Given material:
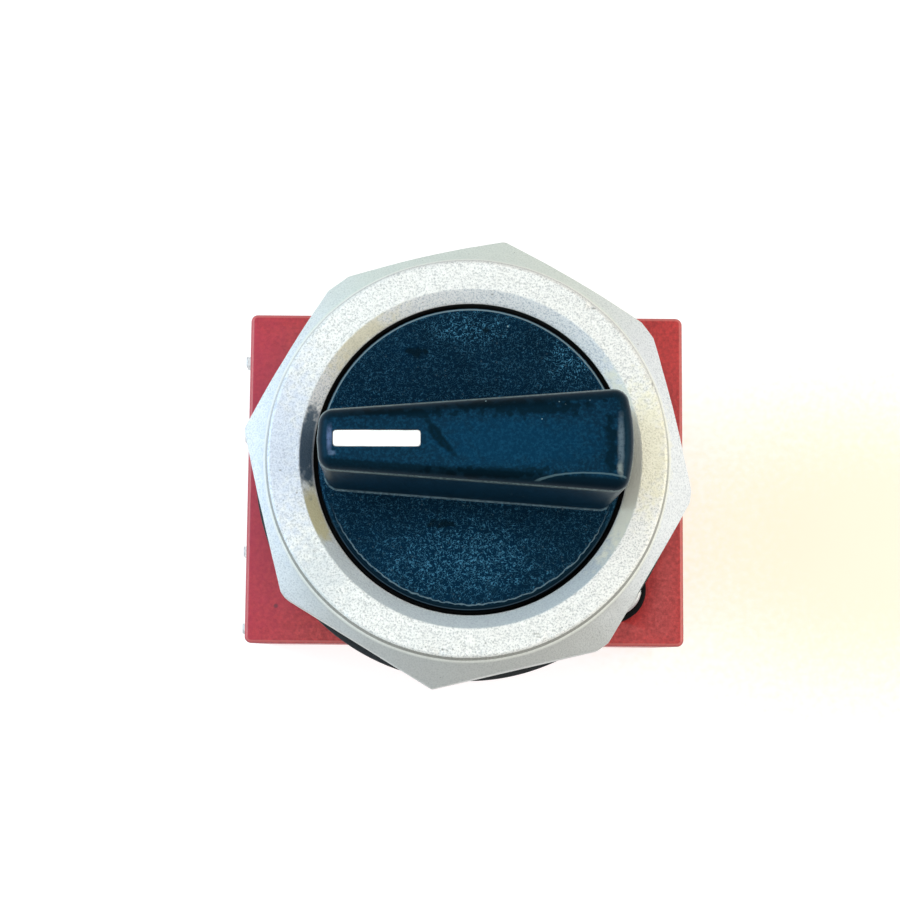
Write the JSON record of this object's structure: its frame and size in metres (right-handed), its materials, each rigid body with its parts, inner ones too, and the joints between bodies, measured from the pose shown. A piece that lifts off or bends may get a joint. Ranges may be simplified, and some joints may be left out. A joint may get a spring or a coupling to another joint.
{
  "type": "selector switch",
  "caption": "Heavy-duty rotary selector switch: black lever knob with white pointer, octagonal ring nut and a red screw-terminal contact block behind.",
  "frame": {"origin": "on the turning axis, in the plane of the contact block's rear face, on which the part rests", "axes": "+Z along the turning axis towards the front of the panel, X along the block's long side with the knob's pointer towards -X, Y across the block"},
  "size_m": [0.0488, 0.0442, 0.0545],
  "materials": {
    "red_moulding": "dull red compression moulding, slightly mottled",
    "black_casting": "black finished zinc casting",
    "cast_ring": "fine sandy bead-blasted casting with small nicks",
    "plated_steel": "bright zinc plate, dulled",
    "spring_steel": "bare drawn spring steel",
    "brass_strip": "plain stamped brass",
    "contact_silver": "satin silver alloy",
    "black_rubber": "matt black rubber",
    "knob_moulding": "dark blue-black moulding, sandy disk and smoother handle",
    "white_bar": "white moulded bar",
    "black_nylon": "black nylon",
    "ivory_nylon": "natural nylon"
  },
  "bodies": {
    "base": {"contact_housing": "red_moulding", "rear_cover": "red_moulding", "cover_screws": "plated_steel", "fixed_contact_left_a": "brass_strip", "fixed_contact_right_a": "brass_strip", "fixed_contact_left_b": "brass_strip", "fixed_contact_right_b": "brass_strip", "fixed_buttons": "contact_silver", "wire_clamps": "plated_steel", "terminal_screws": "plated_steel", "return_spring_a": "spring_steel", "return_spring_b": "spring_steel", "operator_body": "black_casting", "guide_plate": "ivory_nylon", "body_inserts": "brass_strip", "body_screws": "plated_steel", "mounting_ring": "cast_ring", "slip_washer": "plated_steel", "front_gasket": "black_rubber", "shaft_seal": "black_rubber", "detent_spring": "spring_steel"},
    "selector": {"knob": "knob_moulding", "pointer_bar": "white_bar", "knob_insert": "brass_strip", "selector_shaft": "plated_steel", "knob_screw": "plated_steel", "cam": "black_nylon", "detent_wheel": "spring_steel"},
    "contact_a": {"plunger_a": "ivory_nylon", "bridge_a": "brass_strip", "bridge_buttons_a": "contact_silver", "contact_spring_a": "spring_steel", "follower_a": "black_nylon"},
    "contact_b": {"plunger_b": "ivory_nylon", "bridge_b": "brass_strip", "bridge_buttons_b": "contact_silver", "contact_spring_b": "spring_steel", "follower_b": "black_nylon"}
  },
  "joints": [
    {"name": "knob_turn", "type": "hinge", "parent": "base", "child": "selector", "pos_m": [0, 0, 0.0332], "axis": [0, 0, 1], "range_deg": [-45, 45], "deforming": ["detent_spring"]},
    {"name": "plunger_a_slide", "type": "slide", "parent": "base", "child": "contact_a", "axis": [0, 0, 1], "range_m": [-0.00125, 0.00125], "deforming": ["return_spring_a"]},
    {"name": "plunger_b_slide", "type": "slide", "parent": "base", "child": "contact_b", "axis": [0, 0, 1], "range_m": [-0.00125, 0.00125], "deforming": ["return_spring_b"]}
  ],
  "couplings": [
    {"joint": "plunger_a_slide", "follows": "knob_turn", "m_per_rad": 0.00159},
    {"joint": "plunger_b_slide", "follows": "knob_turn", "m_per_rad": -0.00159}
  ]
}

Written problem:
Extract all lines as given.

Solved exercise:
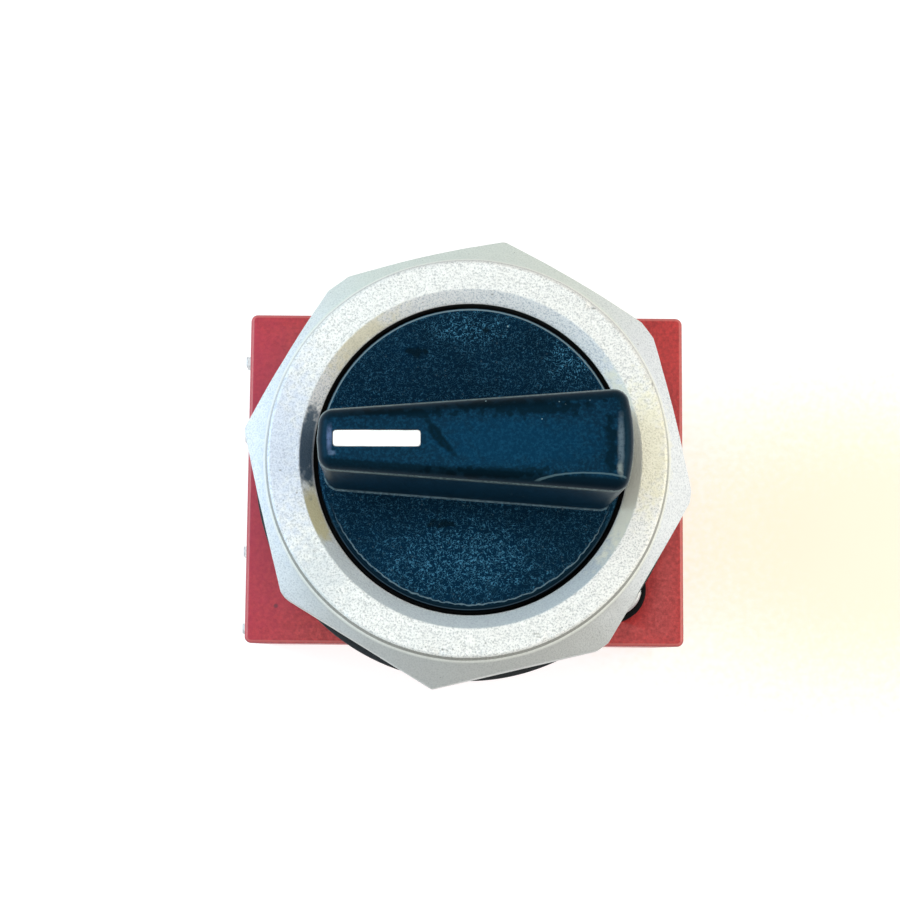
Write the JSON record of this object's structure: its frame and size in metres (right-handed), its materials, each rigid body with its parts, inner ones too, and the joints between bodies, measured from the pose shown. A piece that lifts off or bends may get a joint. Ranges may be simplified, and some joints may be left out. A joint may get a spring or a coupling to another joint.
{
  "type": "selector switch",
  "caption": "Heavy-duty rotary selector switch: black lever knob with white pointer, octagonal ring nut and a red screw-terminal contact block behind.",
  "frame": {"origin": "on the turning axis, in the plane of the contact block's rear face, on which the part rests", "axes": "+Z along the turning axis towards the front of the panel, X along the block's long side with the knob's pointer towards -X, Y across the block"},
  "size_m": [0.0488, 0.0442, 0.0545],
  "materials": {
    "red_moulding": "dull red compression moulding, slightly mottled",
    "black_casting": "black finished zinc casting",
    "cast_ring": "fine sandy bead-blasted casting with small nicks",
    "plated_steel": "bright zinc plate, dulled",
    "spring_steel": "bare drawn spring steel",
    "brass_strip": "plain stamped brass",
    "contact_silver": "satin silver alloy",
    "black_rubber": "matt black rubber",
    "knob_moulding": "dark blue-black moulding, sandy disk and smoother handle",
    "white_bar": "white moulded bar",
    "black_nylon": "black nylon",
    "ivory_nylon": "natural nylon"
  },
  "bodies": {
    "base": {"contact_housing": "red_moulding", "rear_cover": "red_moulding", "cover_screws": "plated_steel", "fixed_contact_left_a": "brass_strip", "fixed_contact_right_a": "brass_strip", "fixed_contact_left_b": "brass_strip", "fixed_contact_right_b": "brass_strip", "fixed_buttons": "contact_silver", "wire_clamps": "plated_steel", "terminal_screws": "plated_steel", "return_spring_a": "spring_steel", "return_spring_b": "spring_steel", "operator_body": "black_casting", "guide_plate": "ivory_nylon", "body_inserts": "brass_strip", "body_screws": "plated_steel", "mounting_ring": "cast_ring", "slip_washer": "plated_steel", "front_gasket": "black_rubber", "shaft_seal": "black_rubber", "detent_spring": "spring_steel"},
    "selector": {"knob": "knob_moulding", "pointer_bar": "white_bar", "knob_insert": "brass_strip", "selector_shaft": "plated_steel", "knob_screw": "plated_steel", "cam": "black_nylon", "detent_wheel": "spring_steel"},
    "contact_a": {"plunger_a": "ivory_nylon", "bridge_a": "brass_strip", "bridge_buttons_a": "contact_silver", "contact_spring_a": "spring_steel", "follower_a": "black_nylon"},
    "contact_b": {"plunger_b": "ivory_nylon", "bridge_b": "brass_strip", "bridge_buttons_b": "contact_silver", "contact_spring_b": "spring_steel", "follower_b": "black_nylon"}
  },
  "joints": [
    {"name": "knob_turn", "type": "hinge", "parent": "base", "child": "selector", "pos_m": [0, 0, 0.0332], "axis": [0, 0, 1], "range_deg": [-45, 45], "deforming": ["detent_spring"]},
    {"name": "plunger_a_slide", "type": "slide", "parent": "base", "child": "contact_a", "axis": [0, 0, 1], "range_m": [-0.00125, 0.00125], "deforming": ["return_spring_a"]},
    {"name": "plunger_b_slide", "type": "slide", "parent": "base", "child": "contact_b", "axis": [0, 0, 1], "range_m": [-0.00125, 0.00125], "deforming": ["return_spring_b"]}
  ],
  "couplings": [
    {"joint": "plunger_a_slide", "follows": "knob_turn", "m_per_rad": 0.00159},
    {"joint": "plunger_b_slide", "follows": "knob_turn", "m_per_rad": -0.00159}
  ]
}